Now I can already see several friends, whom I know have already read the blog and who will probably read this one as well, cringe as they get to a section on the same old argument that we’ve had countless times before, asking themselves moreover what living in Casablanca for the summer has to do with anything regarding Marx, post-industrial capitalism, broken golden eggs, the price of tea in China, etcetera. Well gentleman (I don’t think I have any rabid capital-defending lady-friends…hmmm curious?…), allow me to explain.

Being in what is nowadays labeled by the powers that be a “developing country”—meaning it lacks the industrial and social infrastructure of other long-developed capitalist-industrial economies, such as those of the USA and Western Europe—I have witnessed over the past four weeks the very transition that Morocco is going through en route to joining the rest of the complacent West in celebrating its “developed” status. Such “development” in this sense, must then be in reference to the slum cities that surround Casablanca; or perhaps to the nearly 10% unemployment rate since 2008; or maybe to the innumerable construction projects throughout the city that throw a six-storey building up in two months, for its “new” property value, rather than renovating or repairing the vacant and derelict building that sits right next to it; or maybe in preventing the homeless people in my neighborhood from squatting in those unused and derelict buildings.

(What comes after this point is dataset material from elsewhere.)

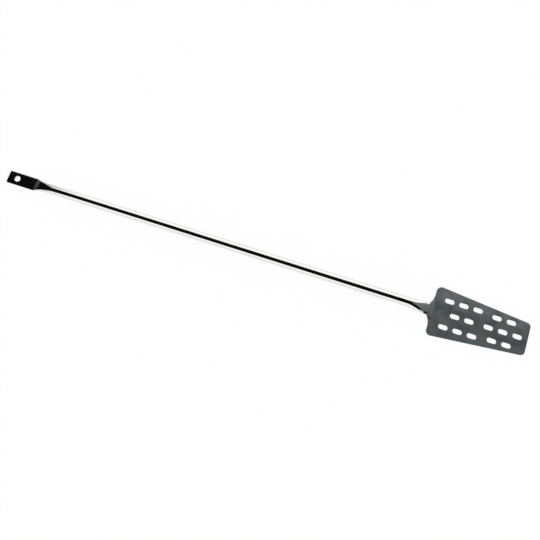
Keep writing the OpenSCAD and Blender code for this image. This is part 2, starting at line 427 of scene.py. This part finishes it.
def punched_sheet(outline, size):
    """Fills the outline less the slots, and gives the sheet its thickness."""
    edge = outline.node("GeometryNodeMeshToCurve", {}, {"Mesh": outline})
    sockets = {"Width": size["Slot Length"], "Height": size["Slot Width"]}
    slot = edge.node("GeometryNodeCurvePrimitiveQuadrilateral", {}, sockets)
    sockets = {"Curve": slot, "Radius": size["Slot Width"] * FULL_ROUND, "Count": size["End Points"]}
    slot = slot.node("GeometryNodeFilletCurve", {"mode": "POLY"}, sockets)
    rear_x = size["Tip"] - size["Blade Length"] + size["Rear Margin"]
    tip_x = size["Tip"] - size["Tip Margin"]
    rows = [
        (rear_x, size["Rear Row"], size["Row Slots"], size["Pitch"]),
        (rear_x, -size["Rear Row"], size["Row Slots"], size["Pitch"]),
        (rear_x + size["Stagger"], 0.0, size["Row Slots"] - 1, size["Pitch"]),
        (tip_x, 0.0, size["Row Slots"], -size["Pitch"]),
        (tip_x - size["Stagger"], size["Tip Row"], size["Row Slots"] - 1, -size["Pitch"]),
        (tip_x - size["Stagger"], -size["Tip Row"], size["Row Slots"] - 1, -size["Pitch"]),
    ]
    lines = []
    for x, y, count, pitch in rows:
        first = x.node("ShaderNodeCombineXYZ", {}, {0: x, 1: y})
        step = x.node("ShaderNodeCombineXYZ", {}, {0: pitch})
        sockets = {"Count": count, "Start Location": first, "Offset": step}
        lines.append(x.node("GeometryNodeMeshLine", {"mode": "OFFSET"}, sockets))
    places = edge.node("GeometryNodeJoinGeometry", {}, {0: lines})
    slots = edge.node("GeometryNodeInstanceOnPoints", {}, {"Points": places, "Instance": slot})
    slots = edge.node("GeometryNodeRealizeInstances", {}, {0: slots})
    both = edge.node("GeometryNodeJoinGeometry", {}, {0: [edge, slots]})
    face = edge.node("GeometryNodeFillCurve", {"mode": "TRIANGLES"}, {"Curve": both})
    drop = edge.node("ShaderNodeCombineXYZ", {}, {2: size["Thickness"] / -2})
    face = edge.node("GeometryNodeSetPosition", {}, {"Geometry": face, "Offset": drop})
    sockets = {"Mesh": face, "Offset Scale": size["Thickness"], "Individual": False}
    raised = edge.node("GeometryNodeExtrudeMesh", {"mode": "FACES"}, sockets)
    under = edge.node("GeometryNodeFlipFaces", {}, {"Mesh": face})
    sheet = edge.node("GeometryNodeJoinGeometry", {}, {0: [raised, under]})
    return edge.node("GeometryNodeMergeByDistance", {}, {"Geometry": sheet, "Distance": 1e-6})


def satin(place):
    """Satin sheet: a fine grain along it, blotches, painted light that makes its long sides brighter, and
    painted shade that darkens the rougher walls where it is cut.
    """
    _, across, upright = place.axes()
    grain = place.stretched(0.02, 1.0, 1.0).noise(3800.0, 3.0)
    clouds = place.noise(48.0, 4.0, 0.6)
    specks = place.noise(340.0, 2.0)
    # Painted shade: the walls where the sheet is cut are coloured nearly black, for the shade they catch and
    # reflect; the cut is also rougher and pitted
    cut_wall_and_painted_shade = 1 - abs(upright).rise(BLADE_T * 0.36, BLADE_T * 0.46)
    # Painted light: the sheet is coloured lighter towards its long sides, for the way the light falls there
    painted_light_sides = abs(across).rise(PAINTED_LIGHT_FROM, PAINTED_LIGHT_TO)
    shade = (clouds * 3.4 - 1.0 - painted_light_sides * 0.45).held()
    sheet = shade.blend((0.395, 0.448, 0.476, 1.0), (0.240, 0.259, 0.256, 1.0))
    # The cut walls take their painted shade here
    colour = cut_wall_and_painted_shade.blend(sheet, (0.05, 0.05, 0.05, 1.0))
    roughness = 0.40 + clouds * 0.06 + grain * 0.04 + specks * 0.02 + cut_wall_and_painted_shade * 0.1
    return colour, roughness, grain + cut_wall_and_painted_shade * specks * 4.0, 0.0000014


blade = grow(
    "blade_sheet",
    {
        "Tip": TIP,
        "Blade Length": BLADE_L,
        "Thickness": BLADE_T,
        "Slot Length": 0.0155,
        "Slot Width": 0.008,
        "Pitch": 0.0232,
        "Stagger": 0.0136,
        "Rear Margin": 0.0242,
        "Tip Margin": 0.0163,
        "Rear Row": 0.0219,
        "Tip Row": 0.019,
        "Row Slots": 3,
        "End Points": 12,
    },
    metal("satin_sheet", satin),
    punched_sheet,
    blade_outline(),
)
blade = deburr(blade, BLADE_EDGE_R, segments=3, least_angle=40)
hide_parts("blade")
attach(blade, "root")


# Welds
# A run of weld on each face joins the tube's mouth to the blade's neck, and follows the hollow
# curve a little way out. Both are ground and dressed, so that the tube's flat runs down into the
# blade with no step, and their sides are rounded over.
weld_low, weld_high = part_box("top_weld")
WELD_L = weld_high.x - weld_low.x
WELD_REACH_Y = weld_high.y
WELD_ROWS = 40
WELD_COLUMNS = 72
WELD_SKIN = 0.00004
WELD_SIDE_POWER = 8
WELD_DRAWN_IN = 0.5


def curve_half_w(x):
    """Half width of the blade at the hollow curve."""
    return SCALLOP_Y - math.sqrt(max(SCALLOP_R**2 - (x - SCALLOP_X) ** 2, 0.0))


def weld_half_w(x):
    """Half width of the weld: along the hollow curve, and then drawn in over the blade."""
    reach_x = SCALLOP_X + math.sqrt(SCALLOP_R**2 - (SCALLOP_Y - WELD_REACH_Y) ** 2)
    if x < reach_x:
        return curve_half_w(x)
    return WELD_REACH_Y * (1 - WELD_DRAWN_IN * ((x - reach_x) / (MOUTH + WELD_L - reach_x)) ** 2)


def weld_mesh(name, up):
    """The weld's skin on the face that points up (1) or down (-1), closed along the blade."""
    points = []
    for j in range(WELD_ROWS + 1):
        share = j / WELD_ROWS
        x = MOUTH + WELD_L * share
        half_w = weld_half_w(x)
        fall = 1 - share * share * (3 - 2 * share)
        for i in range(WELD_COLUMNS + 1):
            v = math.sin(math.pi / 2 * (2 * i / WELD_COLUMNS - 1))
            rise = (MOUTH_HALF_H - BLADE_T / 2 - WELD_SKIN) * fall * math.sqrt(1 - abs(v) ** WELD_SIDE_POWER)
            points.append((x, v * half_w, up * (BLADE_T / 2 + WELD_SKIN + rise)))
        points.append((x, half_w, up * BLADE_T / 2))
        points.append((x, -half_w, up * BLADE_T / 2))
    ring = WELD_COLUMNS + 3
    faces = [
        [j * ring + i, j * ring + (i + 1) % ring, (j + 1) * ring + (i + 1) % ring, (j + 1) * ring + i]
        for j in range(WELD_ROWS)
        for i in range(ring)
    ]
    faces += [list(range(ring - 1, -1, -1)), [WELD_ROWS * ring + i for i in range(ring)]]
    mesh = bpy.data.meshes.new(name)
    mesh.from_pydata(points, [], [face[::-1] for face in faces] if up > 0 else faces)
    return mesh


def dressed(place):
    """Ground weld: short scratches along the tube, brighter on its rounded sides, hardly any tint."""
    _, across, _ = place.axes()
    scratches = place.stretched(0.05, 1.0, 1.0).noise(4200.0, 3.0)
    heat = place.noise(160.0, 2.0)
    side = abs(across).rise(MOUTH_HALF_W * 0.9, MOUTH_HALF_W * 1.25)
    colour = (heat * 0.6 + side * 0.4).blend((0.37, 0.415, 0.435, 1.0), (0.38, 0.41, 0.42, 1.0))
    roughness = 0.40 + scratches * 0.06 - side * 0.12
    return colour, roughness, scratches, 0.000003


weld_finish = metal("dressed_weld", dressed)
for name, up in (("top_weld", 1), ("under_weld", -1)):
    weld = bpy.data.objects.new(name + "_run", weld_mesh(name + "_run", up))
    bpy.context.scene.collection.objects.link(weld)
    weld.data.materials.append(weld_finish)
    weld.data.shade_smooth()
    weld.data.set_sharp_from_angle(angle=math.radians(70))
    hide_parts(name)
    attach(weld, "root")


# Floor
# A pale table that the paddle lies on. The camera and the metal see it nearly white, and it
# keeps the paddle's soft shadow.
def stage_material(name, build):
    """A material for the stage. build takes a wire to start from and gives the surface."""
    material = bpy.data.materials.new(name)
    material.use_nodes = True
    tree = material.node_tree
    tree.nodes.clear()
    output = tree.nodes.new("ShaderNodeOutputMaterial")
    surface = build(Wire(tree, tree.nodes.new("ShaderNodeLightPath").outputs["Is Camera Ray"]))
    tree.links.new(surface.socket, output.inputs["Surface"])
    return material


def panel(name, low, high, material):
    """A flat rectangle of the stage between two corners, level or standing across the paddle."""
    (x_0, y_0, z_0), (x_1, y_1, z_1) = low, high
    points = [(x_0, y_0, z_0), (x_1, y_0, z_1), (x_1, y_1, z_1), (x_0, y_1, z_0)]
    mesh = bpy.data.meshes.new(name)
    mesh.from_pydata(points, [], [(0, 1, 2, 3)])
    mesh.materials.append(material)
    made = bpy.data.objects.new(name, mesh)
    bpy.context.scene.collection.objects.link(made)
    return made


FLOOR_Z = cad_box[0].z
FLOOR_HALF = 7.0

# The share of plain white that the camera and the metal see, and how much duller the metal's is
GLOW_TO_CAMERA = 0.92
GLOW_TO_METAL = 0.9
METAL_DIMMING = 0.2


def pale_floor(camera_ray):
    """White to the camera and the metal, with a share that takes the shadow."""
    rays = camera_ray.socket.node.outputs
    seen = camera_ray.maths("MAXIMUM", camera_ray, Wire(camera_ray.tree, rays["Is Transmission Ray"]))
    metal_ray = Wire(camera_ray.tree, rays["Is Glossy Ray"])
    seen = seen.maths("MAXIMUM", seen * GLOW_TO_CAMERA, metal_ray * GLOW_TO_METAL)
    plain = seen.node("ShaderNodeBsdfDiffuse", {}, {"Color": (0.95, 0.95, 0.95, 1.0)})
    strength = 1 - metal_ray * METAL_DIMMING
    glow = seen.node("ShaderNodeEmission", {}, {"Color": (1.0, 1.0, 1.0, 1.0), "Strength": strength})
    top = seen.node("ShaderNodeMixShader", {}, {0: seen, 1: plain, 2: glow})
    clear = seen.node("ShaderNodeBsdfTransparent", {}, {})
    below = seen.node("ShaderNodeNewGeometry", {}, {}, out="Backfacing")
    return top.node("ShaderNodeMixShader", {}, {0: below, 1: top, 2: clear})


table = stage_material("pale_table", pale_floor)
panel("floor", (-FLOOR_HALF, -FLOOR_HALF, FLOOR_Z), (FLOOR_HALF, FLOOR_HALF, FLOOR_Z), table)


# Cards
# Matt black cards hang level above the camera and stand past both ends of the paddle, with a
# beige strip under the one past the tab and a grey card beside it. Only the metal sees them, so
# that its faces and the middle of the tube go dark, as polished steel does on a white table.
CARD_TOP = 0.963
CARD_LEFT = -0.75
CARD_RIGHT = 1.6
CARD_NEAR = -1.45
CARD_FAR = 0.46
TAB_CARD_RIGHT = -0.55
TAB_CARD_FAR = 0.8
PAST_TAB_FAR = 1.0
GREY_FAR = 1.6
PAST_BLADE_NEAR = -0.3
PAST_BLADE_LOW = 0.1
STRIP_TOP = 0.17


def paper(name, colour):
    """Unlit paper of one colour, so that it stays the same whatever the lamps do."""

    def build(camera_ray):
        return camera_ray.node("ShaderNodeEmission", {}, {"Color": colour, "Strength": 1.0})

    return stage_material(name, build)


black = paper("black_paper", (0.004, 0.004, 0.004, 1.0))
grey = paper("grey_paper", (0.45, 0.45, 0.45, 1.0))
beige = paper("beige_paper", (0.06, 0.05, 0.036, 1.0))
past_blade = (CARD_RIGHT, PAST_BLADE_NEAR, PAST_BLADE_LOW)
for name, material, low, high in (
    ("card_over_tube", black, (CARD_LEFT, CARD_NEAR, CARD_TOP), (CARD_RIGHT, CARD_FAR, CARD_TOP)),
    ("card_over_tab", black, (CARD_LEFT, CARD_FAR, CARD_TOP), (TAB_CARD_RIGHT, TAB_CARD_FAR, CARD_TOP)),
    ("card_past_tab", black, (CARD_LEFT, CARD_NEAR, STRIP_TOP), (CARD_LEFT, PAST_TAB_FAR, CARD_TOP)),
    ("strip_past_tab", beige, (CARD_LEFT, CARD_NEAR, FLOOR_Z), (CARD_LEFT, PAST_TAB_FAR, STRIP_TOP)),
    ("grey_past_tab", grey, (CARD_LEFT, PAST_TAB_FAR, FLOOR_Z), (CARD_LEFT, GREY_FAR, CARD_TOP)),
    ("card_past_blade", black, past_blade, (CARD_RIGHT, CARD_FAR, CARD_TOP)),
):
    card = panel(name, low, high, material)
    card.visible_camera = False
    card.visible_diffuse = False
    card.visible_transmission = False
    card.visible_volume_scatter = False
    card.visible_shadow = False


# Light
# A white room lights the paddle evenly from all round, as a light tent does.
world = bpy.data.worlds.new("white_room")
world.use_nodes = True
room = world.node_tree.nodes["Background"]
room.inputs["Color"].default_value = (1.0, 1.0, 1.0, 1.0)
room.inputs["Strength"].default_value = 1.0
bpy.context.scene.world = world
bpy.context.scene.view_settings.view_transform = "Standard"


# Camera
# It looks down on the paddle from just under a metre, turned so that the handle runs from the
# upper left to the lower right.
CAMERA_PLACE = Vector((0.58724, -0.23668, 0.96258))
CAMERA_AIM = Vector((0.47314, -0.01833, 0.0))
CAMERA_RIGHT = Vector((0.94661, 0.31993, -0.03964))
camera = bpy.data.objects.new("camera", bpy.data.cameras.new("camera"))
bpy.context.scene.collection.objects.link(camera)
camera.data.lens = 40.0
camera.data.sensor_width = 36.0
backwards = (CAMERA_PLACE - CAMERA_AIM).normalized()
upwards = backwards.cross(CAMERA_RIGHT).normalized()
turned = Matrix((upwards.cross(backwards), upwards, backwards)).transposed()
camera.matrix_world = Matrix.Translation(CAMERA_PLACE) @ turned.to_4x4()
bpy.context.scene.camera = camera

While I believe it’s important to acknowledge the complex realities and contradictions of contemporary existence—whether in rural north California or southwest Michigan or the Bay Area or urban Morocco—I believe at the same time that it is becoming more and more difficult to pretend that one thing is not related to another. I guess, if you’re still reading this blog post, the point of such a flippant, unfocused rant is to acknowledge the disparate connections between teaching the increasingly common “business” English vernacular of layoffs, the fact that most of the “developing world” is forced to learn English to be more efficiently integrated into the capitalist world-system, and that Morocco’s “development” as such, will do very little to benefit Moroccans and much more to benefit Capital.